An Exelon official participating in the conference call noted that there is a “burdensome order” provision in the merger agreement, “which essentially would be an out for either side if a burdensome order is entered in connection with the merger.”

The Exelon official said that burdensome order “is defined as one of four things. One, something that created a material adverse affect. Two, that we would be required to divest nuclear assets. Three, that we would be required to divest more than 2,600 megawatts in the virtual auction.” The fourth factor relates to the extent of divestiture “on the fossil side.”

At a later point, Rowe said that Exelon couldn’t elaborate on what may be holding up a response from the DOJ to the merger.

“We cannot tell you because we are in discussions with them as we speak,” the Exelon official said. “And there is an understanding that we won’t talk about those discussions until we know the results. We continue to believe that we can get to an acceptable answer, but we don’t have one worked out yet.”
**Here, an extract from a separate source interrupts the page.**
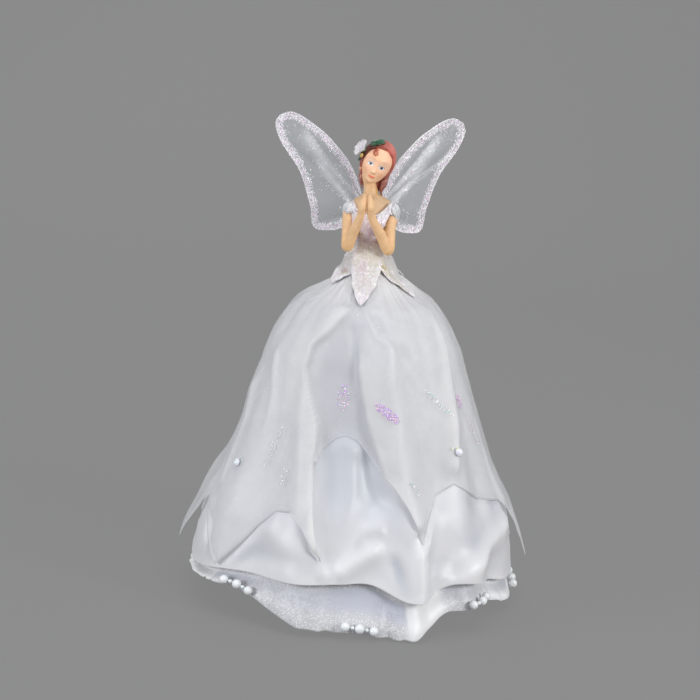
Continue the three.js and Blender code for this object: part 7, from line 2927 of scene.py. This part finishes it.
@dataclass
class Studio:
    """Camera, lamps, world and ground."""

    target: tuple[float, float, float] = (-0.0076, 0.0, 0.146)
    distance: float = 1.3
    elevation: float = 13.0
    roll: float = 3.3
    lens: float = 115.15

    def build_camera(self) -> None:
        """Sets the camera that the photograph was taken from."""
        scene = bpy.context.scene
        e, r = math.radians(self.elevation), math.radians(self.roll)
        forward = Vector((0, math.cos(e), -math.sin(e)))
        right = Vector((1, 0, 0))
        up = Vector((0, math.sin(e), math.cos(e)))
        x = right * math.cos(r) + up * math.sin(r)
        y = up * math.cos(r) - right * math.sin(r)
        data = bpy.data.cameras.new("camera")
        data.lens, data.sensor_width = self.lens, 36.0
        data.clip_start, data.clip_end = 0.05, 20.0
        camera = bpy.data.objects.new("camera", data)
        place = Vector(self.target) - forward * self.distance
        turn = Matrix((x, y, -forward)).transposed().to_4x4()
        camera.matrix_world = Matrix.Translation(place) @ turn
        scene.collection.objects.link(camera)
        scene.camera = camera

    def lamp(self, name: str, place: Sequence[float], size: float, power: float, colour: Colour) -> None:
        """Adds a square soft light that looks at the object's middle.

        Args:
            name: Its name.
            place: Where it stands, in metres.
            size: Its width.
            power: Watts.
            colour: Its colour.
        """
        data = bpy.data.lights.new(name, "AREA")
        data.shape, data.size, data.energy, data.color = "SQUARE", size, power, colour
        obj = bpy.data.objects.new(name, data)
        obj.location = place
        look = Vector((0, 0, 0.14)) - Vector(place)
        obj.rotation_euler = look.to_track_quat("-Z", "Y").to_euler()
        bpy.context.scene.collection.objects.link(obj)

    def build_lights(self) -> None:
        """Sets two soft boxes, weak lights above and behind, and an even world."""
        self.lamp("key", (1.03, -0.82, 0.6), 0.4, 10.4, (1.0, 0.99, 0.97))
        self.lamp("fill", (-1.1, -0.64, 0.4), 0.5, 8.2, (0.97, 0.98, 1.0))
        self.lamp("top", (0.05, -0.3, 1.15), 0.7, 3.6, (1.0, 1.0, 1.0))
        self.lamp("back", (-0.3, 1.2, 0.7), 0.6, 3.0, (1.0, 1.0, 1.0))
        world = bpy.data.worlds.new("world")
        world.use_nodes = True
        nodes, links = world.node_tree.nodes, world.node_tree.links
        background = nodes["Background"]
        path = nodes.new("ShaderNodeLightPath")
        pick = nodes.new("ShaderNodeMix")
        pick.data_type = "RGBA"
        pick.inputs[6].default_value = (0.37, 0.38, 0.40, 1.0)
        pick.inputs[7].default_value = (GREY, GREY, GREY, 1.0)
        links.new(path.outputs["Is Camera Ray"], pick.inputs[0])
        links.new(pick.outputs[2], background.inputs["Color"])
        background.inputs["Strength"].default_value = 1.0
        bpy.context.scene.world = world

    def build_ground(self, shop: Workshop) -> None:
        """Lays the grey ground, which curves up into a backdrop.

        Args:
            shop: Makes the material.
        """
        front, back, top, half_width, bend_radius = -1800, 900, 2600, 3000, 500
        bend = np.linspace(0, math.pi / 2, 16)
        y = np.concatenate([np.linspace(front, back, 12), back + bend_radius * np.sin(bend),
                            np.full(10, back + bend_radius)])
        z = np.concatenate([np.zeros(12), bend_radius * (1 - np.cos(bend)),
                            np.linspace(bend_radius, top, 10)])
        x = np.linspace(-half_width, half_width, 20)
        points = np.stack(np.broadcast_arrays(x[None, :], y[:, None], z[:, None]), axis=-1)
        ground = Surface.grid(points).to_object("ground", shop.material(Look.GROUND))

    def build(self, shop: Workshop) -> None:
        """Sets up everything but the camera.

        Args:
            shop: Makes the ground's material.
        """
        self.build_lights()
        self.build_ground(shop)
        bpy.context.scene.view_settings.view_transform = "Standard"


def main() -> None:
    """Builds every piece in order."""
    logging.basicConfig(level=logging.INFO, format="%(message)s")
    studio = Studio()
    studio.build_camera()
    shop = Workshop()
    studio.build(shop)
    Support(shop).dress()
    Wings(shop).build()
    skirts = Skirts(shop)
    Body(shop, skirts).build()
    Head(shop).build()
    skirts.build()
    Trimmings(shop, skirts).build()
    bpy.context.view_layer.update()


if __name__ == "__main__":
    main()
Exelon’s first quarter 2006 consolidated earnings prepared in accordance with GAAP were $400 million, or $0.59 per diluted share, compared with earnings of $521 million, or $0.77 per diluted share, in the first quarter of 2005.

Exelon’s adjusted (non-GAAP) operating earnings for the first quarter of 2006 were $420 million, or $0.62 per diluted share, compared with $452 million, or $0.67 per diluted share, for the same period in 2005. The decrease in adjusted (non-GAAP) operating earnings per share was the result of several factors, including unfavorable weather conditions in the Commonwealth Edison Co. and PECO Energy Co. service territories. This and other factors were partially offset by higher margins on wholesale market sales at Exelon Generation Company LLC.

Excluding the effects of unfavorable weather and timing-related items in the first quarter of 2006 and favorable one-time items in the first quarter of 2005, operating earnings increased in line with management expectations.